French even lists himself as a creditor in one filing, saying he's owed a deferred salary of more than $735,500.

Where did the money go?

Former astronaut John Herrington, who was hired by Rocketplane in 2005, said the rocket's first design revolved around modifying the body of a Learjet. But the engineering team decided the best route was to build the aircraft from the ground up.

Dollars were spent on jet engines to power the vehicle and on a contract with a rocket engine manufacturer to build a liquid oxygen/kerosene engine, Herrington said.

Salaries of the company's staff — which in 2006 numbered about 50 — also ate into the funding. French has said the $18 million was spent on "employees' 200,000 hours of design work."

Fresh investments began drying up in 2007, including the company's primary funding source, and it struggled to stay afloat.

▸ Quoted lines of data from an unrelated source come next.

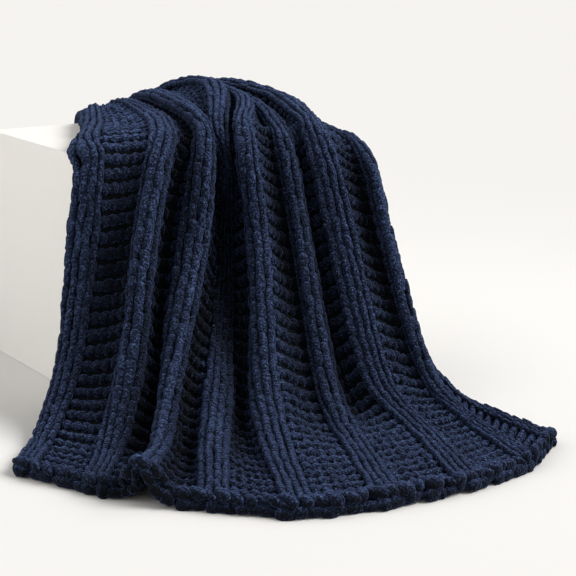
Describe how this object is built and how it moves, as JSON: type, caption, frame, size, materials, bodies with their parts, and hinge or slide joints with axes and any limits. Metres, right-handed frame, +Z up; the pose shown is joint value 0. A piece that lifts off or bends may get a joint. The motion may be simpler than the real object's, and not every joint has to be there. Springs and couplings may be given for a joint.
{
  "type": "knit blanket draped over a display plinth",
  "caption": "Chunky ribbed knit throw in navy chenille, draped over the front edge of a plain white display plinth and spreading onto the floor in soft tent-like folds.",
  "frame": {"origin": "on the floor under the middle of the part's box", "axes": "+Z up, +X to the right along the plinth's front, -Y out from the front, where the blanket spreads on the floor"},
  "size_m": [1.0252, 1.2986, 0.5785],
  "materials": {
    "navy_chenille": "thick hand-knit chenille with a soft pile",
    "matt_white_paint": "matt white paint on board"
  },
  "bodies": {
    "root": {"blanket": "navy_chenille", "plinth": "matt_white_paint"}
  },
  "joints": []
}
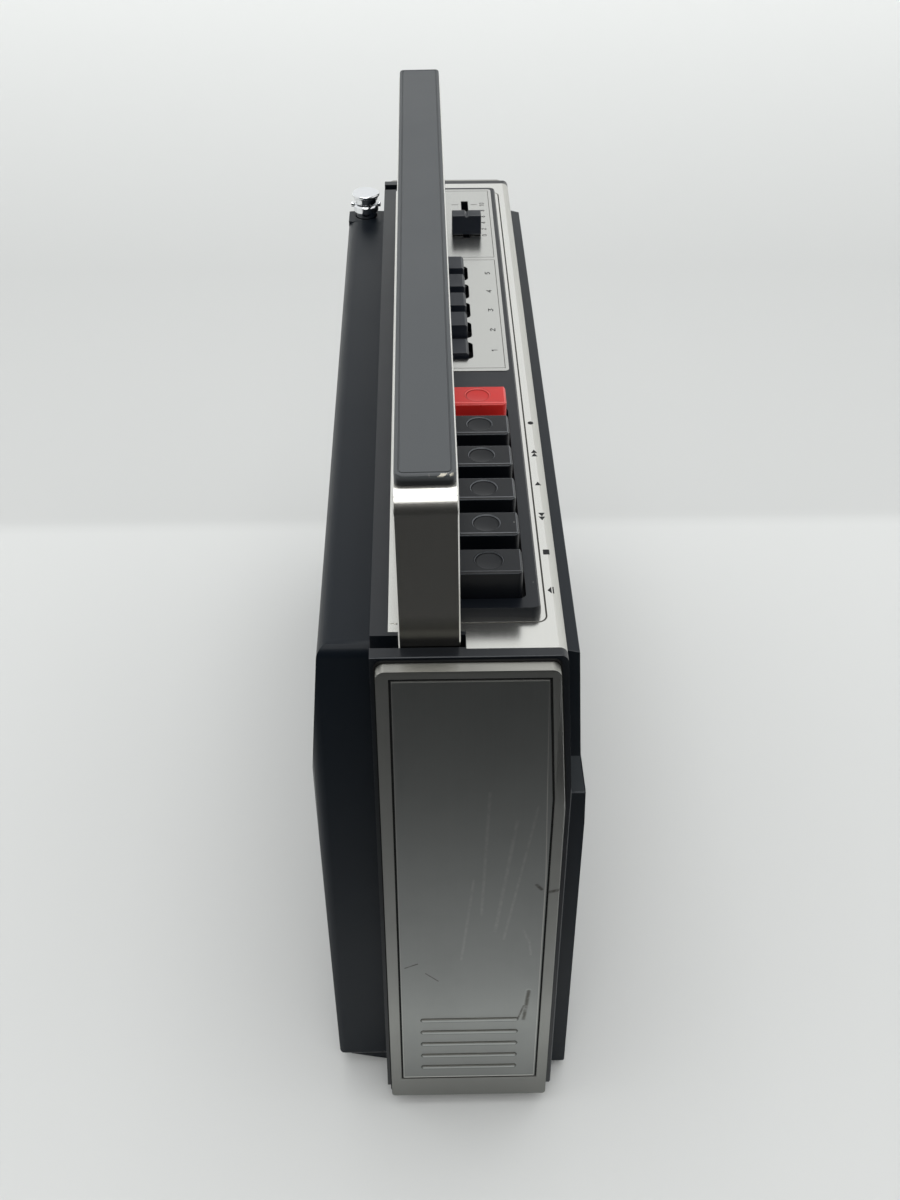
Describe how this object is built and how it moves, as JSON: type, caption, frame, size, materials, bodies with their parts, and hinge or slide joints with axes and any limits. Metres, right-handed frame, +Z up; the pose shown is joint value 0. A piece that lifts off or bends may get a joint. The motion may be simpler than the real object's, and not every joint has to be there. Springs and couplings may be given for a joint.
{
  "type": "radio cassette recorder",
  "caption": "Portable radio cassette recorder with a folding carrying handle, piano keys, slide controls, a tuning dial, a loudspeaker and a telescopic aerial.",
  "frame": {"origin": "on the floor, below the middle of the housing", "axes": "+X towards the right end seen from the front, +Y towards the back cover, +Z up"},
  "size_m": [0.3298, 0.0926, 0.2582],
  "materials": {
    "body_black": "satin moulded",
    "panel_black": "smooth satin",
    "silver": "brushed",
    "clear": "polished",
    "scale": "printed",
    "pointer_red": "gloss",
    "knob_metal": "turned",
    "steel": "plated",
    "light_plastic": "moulded",
    "grille": "satin",
    "cone_paper": "paper",
    "brass": "plain",
    "rubber": "matt",
    "handle_steel": "satin brushed",
    "grip": "fine grained",
    "key_black": "semi gloss",
    "key_red": "semi gloss",
    "chrome": "polished",
    "board": "phenolic board",
    "ferrite": "sintered"
  },
  "bodies": {
    "radio": {"housing_frame": "body_black", "end_cap_left": "silver", "end_cap_right": "silver", "top_panel": "silver", "control_island": "panel_black", "control_plate": "silver", "front_bezel": "body_black", "dial_window": "clear", "dial_scale": "scale", "speaker_grille": "grille", "speaker_basket": "steel", "speaker_cone": "cone_paper", "speaker_magnet": "grille", "back_cover": "body_black", "battery_contacts": "brass", "cover_screws": "steel", "feet": "rubber", "handle_pins": "steel", "key_guide": "body_black", "band_switch": "light_plastic", "slide_controls": "steel", "aerial_tube": "chrome", "radio_board": "board", "ferrite_aerial": "ferrite", "mains_transformer": "steel", "mains_inlet": "panel_black", "tape_chassis": "steel", "tape_motor": "steel", "drive_belt": "rubber"},
    "handle": {"handle_band": "handle_steel", "handle_grip": "grip"},
    "key_eject": {"key_eject": "key_black"},
    "key_stop": {"key_stop": "key_black"},
    "key_rewind": {"key_rewind": "key_black"},
    "key_play": {"key_play": "key_black"},
    "key_forward": {"key_forward": "key_black"},
    "key_record": {"key_record": "key_red"},
    "band_key_tape": {"band_key_tape": "key_black"},
    "band_key_long": {"band_key_long": "key_black"},
    "band_key_medium": {"band_key_medium": "key_black"},
    "band_key_short": {"band_key_short": "key_black"},
    "band_key_fm": {"band_key_fm": "key_black"},
    "volume_slider": {"volume_slider": "key_black"},
    "tone_slider": {"tone_slider": "key_black"},
    "tuning": {"tuning_knob": "knob_metal", "tuning_shaft": "steel"},
    "pointer": {"dial_pointer": "pointer_red"},
    "drum": {"tuning_drum": "light_plastic"},
    "lid": {"cassette_lid": "body_black", "cassette_window": "clear"},
    "battery_door": {"battery_door": "body_black"},
    "aerial_1": {"aerial_section_1": "chrome"},
    "aerial_2": {"aerial_section_2": "chrome"},
    "aerial_tip": {"aerial_tip": "chrome"},
    "bridge": {"head_bridge": "steel"},
    "roller": {"pinch_roller": "rubber"},
    "supply": {"supply_spindle": "light_plastic"},
    "takeup": {"takeup_spindle": "light_plastic"},
    "flywheel": {"flywheel": "brass"},
    "pulley": {"motor_pulley": "brass"}
  },
  "joints": [
    {"name": "handle_fold", "type": "hinge", "parent": "radio", "child": "handle", "pos_m": [0, 0.0104, 0.193], "axis": [-1, 0, 0], "range_deg": [0, 112]},
    {"name": "key_eject_press", "type": "slide", "parent": "radio", "child": "key_eject", "axis": [0, 0, -1], "range_m": [0, 0.0045], "stiffness_N_per_m": 350, "springref_m": -0.002},
    {"name": "key_stop_press", "type": "slide", "parent": "radio", "child": "key_stop", "axis": [0, 0, -1], "range_m": [0, 0.0045], "stiffness_N_per_m": 350, "springref_m": -0.002},
    {"name": "key_rewind_press", "type": "slide", "parent": "radio", "child": "key_rewind", "axis": [0, 0, -1], "range_m": [0, 0.0045], "stiffness_N_per_m": 350, "springref_m": -0.002},
    {"name": "key_play_press", "type": "slide", "parent": "radio", "child": "key_play", "axis": [0, 0, -1], "range_m": [0, 0.0045], "stiffness_N_per_m": 350, "springref_m": -0.002},
    {"name": "key_forward_press", "type": "slide", "parent": "radio", "child": "key_forward", "axis": [0, 0, -1], "range_m": [0, 0.0045], "stiffness_N_per_m": 350, "springref_m": -0.002},
    {"name": "key_record_press", "type": "slide", "parent": "radio", "child": "key_record", "axis": [0, 0, -1], "range_m": [0, 0.0045], "stiffness_N_per_m": 350, "springref_m": -0.002},
    {"name": "band_key_tape_release", "type": "slide", "parent": "radio", "child": "band_key_tape", "axis": [0, 0, 1], "range_m": [0, 0.0028]},
    {"name": "band_key_long_press", "type": "slide", "parent": "radio", "child": "band_key_long", "axis": [0, 0, -1], "range_m": [0, 0.0028], "stiffness_N_per_m": 300, "springref_m": -0.002},
    {"name": "band_key_medium_press", "type": "slide", "parent": "radio", "child": "band_key_medium", "axis": [0, 0, -1], "range_m": [0, 0.0028], "stiffness_N_per_m": 300, "springref_m": -0.002},
    {"name": "band_key_short_press", "type": "slide", "parent": "radio", "child": "band_key_short", "axis": [0, 0, -1], "range_m": [0, 0.0028], "stiffness_N_per_m": 300, "springref_m": -0.002},
    {"name": "band_key_fm_press", "type": "slide", "parent": "radio", "child": "band_key_fm", "axis": [0, 0, -1], "range_m": [0, 0.0028], "stiffness_N_per_m": 300, "springref_m": -0.002},
    {"name": "volume_slide", "type": "slide", "parent": "radio", "child": "volume_slider", "axis": [1, 0, 0], "range_m": [-0.0034, 0.0266]},
    {"name": "tone_slide", "type": "slide", "parent": "radio", "child": "tone_slider", "axis": [1, 0, 0], "range_m": [-0.0034, 0.0266]},
    {"name": "tuning_turn", "type": "hinge", "parent": "radio", "child": "tuning", "pos_m": [0.125, 0, 0.081], "axis": [0, -1, 0], "range_deg": [-900, 900]},
    {"name": "pointer_slide", "type": "slide", "parent": "radio", "child": "pointer", "axis": [1, 0, 0], "range_m": [-0.076, 0.076]},
    {"name": "drum_turn", "type": "hinge", "parent": "radio", "child": "drum", "pos_m": [0.112, 0, 0.135], "axis": [0, -1, 0], "range_deg": [-190, 190]},
    {"name": "lid_open", "type": "hinge", "parent": "radio", "child": "lid", "pos_m": [0, -0.0346, 0.0549], "axis": [1, 0, 0], "range_deg": [0, 38]},
    {"name": "battery_door_open", "type": "hinge", "parent": "radio", "child": "battery_door", "pos_m": [0, 0.04206, 0.0184], "axis": [-1, 0, 0], "range_deg": [0, 80]},
    {"name": "aerial_1_pull", "type": "slide", "parent": "radio", "child": "aerial_1", "axis": [0, 0, 1], "range_m": [0, 0.14]},
    {"name": "aerial_2_pull", "type": "slide", "parent": "aerial_1", "child": "aerial_2", "axis": [0, 0, 1], "range_m": [0, 0.14]},
    {"name": "aerial_tip_pull", "type": "slide", "parent": "aerial_2", "child": "aerial_tip", "axis": [0, 0, 1], "range_m": [0, 0.14]},
    {"name": "bridge_slide", "type": "slide", "parent": "radio", "child": "bridge", "axis": [0, 0, -1], "range_m": [0, 0.0045]},
    {"name": "roller_spin", "type": "hinge", "parent": "bridge", "child": "roller", "pos_m": [-0.068, 0, 0.1312], "axis": [0, 1, 0], "continuous": true},
    {"name": "supply_spin", "type": "hinge", "parent": "radio", "child": "supply", "pos_m": [-0.10725, 0, 0.088], "axis": [0, 1, 0], "continuous": true},
    {"name": "takeup_spin", "type": "hinge", "parent": "radio", "child": "takeup", "pos_m": [-0.06475, 0, 0.088], "axis": [0, 1, 0], "continuous": true},
    {"name": "flywheel_spin", "type": "hinge", "parent": "radio", "child": "flywheel", "pos_m": [-0.068, 0, 0.119], "axis": [0, 1, 0], "continuous": true},
    {"name": "pulley_spin", "type": "hinge", "parent": "radio", "child": "pulley", "pos_m": [-0.118, 0, 0.075], "axis": [0, 1, 0], "continuous": true}
  ],
  "couplings": [
    {"joint": "pointer_slide", "follows": "tuning_turn", "m_per_rad": 0.0047747},
    {"joint": "drum_turn", "follows": "tuning_turn", "ratio": 0.2},
    {"joint": "bridge_slide", "follows": "key_play_press", "ratio": 1},
    {"joint": "pulley_spin", "follows": "flywheel_spin", "ratio": 6.25}
  ]
}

"If we had successfully acquired the capital that we needed, we would have grown into a major player in the commercial space program," Herrington said.

French said the company determined that to be viable, it would need multiple vehicles at a cost of $100 million each. He remains hopeful that Rocketplane will emerge from bankruptcy and return to Oklahoma.

"I hope that something very good will come out of this process," he said. "We believe Oklahoma was the right place and we still believe the Oklahoma Spaceport is the right place. It's the best in the world — that's why we chose it."

Herrington expressed regret at leaving NASA to work for Rocketplane: "I gave up a remarkable career at NASA to pursue something that I felt was exciting and possible. I never would have left NASA had I felt otherwise. I valued the engineers and administrative staff and wholeheartedly believed they were trying their very best to make the company successful."

What about the spaceport?

The state Legislature narrowly agreed in February to continue funding the Oklahoma Space Industry Development Authority, which runs the Spaceport in Burns Flat.

Like most state agencies, the agency received a 7 percent cut; it will receive $424,289 this fiscal year, which began July.

At the time, Rep. Todd Russ said if nothing substantial happens at the Spaceport in the next three years, he would talk with legislators about possibly closing it.

Agency Director Bill Khourie said it has reduced its staff from five to three but is still operating. There are several space companies other than Rocketplane that could potentially fly from the Spaceport in the near future, he said.

Rocketplane global timeline provided by Tulsa World

2001: California-based Rocketplane is one of seven companies nationwide that signs a "gentleman's agreement" to come to Oklahoma's Spaceport under a new law allowing tax credits for companies investing in Oklahoma's space industry.

2003: Rocketplane qualifies for an $18 million tax credit in Oklahoma.

2004: Rocketplane sells the tax credits and uses the proceeds to set up shop and hire employees. It also releases specifications of its XP spacecraft and says it can take tourists into space by 2006 for just under $100,000 each.

2005: Rocketplane pushes launch date to 2007 and raises the ticket price to $200,000. Former NASA astronaut John Herrington joins the staff.

2006: Rocketplane merges with Kistler Aerospace Corp. and receives a $207 million NASA contract to develop a rocket-powered vehicle to reach orbital space. The Oklahoma Spaceport receives approval from the Federal Aviation Administration.

2007: NASA drops its deal with Rocketplane after the company fails to meet a deadline.

2008: Herrington resigns as Rocketplane pilot.

2009: Rocketplane abandons its office at Will Rogers World Airport and relocates to Wisconsin.

2010: Rocketplane files for bankruptcy.

What about the Spaceport?

The Legislature narrowly agreed in February to continue funding the Oklahoma Space Industry Development Authority, which runs the Spaceport in Burns Flat.

Like most state agencies, OSIDA received a 7 percent cut; it will receive $424,289 this fiscal year, which began July. 1

State Rep. Todd Russ, R-Cordell, has said if nothing substantial happens at the spaceport in the next three years, he would talk with legislators about possibly closing it.

OSIDA Director Bill Khourie said the agency has reduced its staff from five to three but is still operating. There are several space companies other than Rocketplane that could potentially fly from the Spaceport in the near future, he said.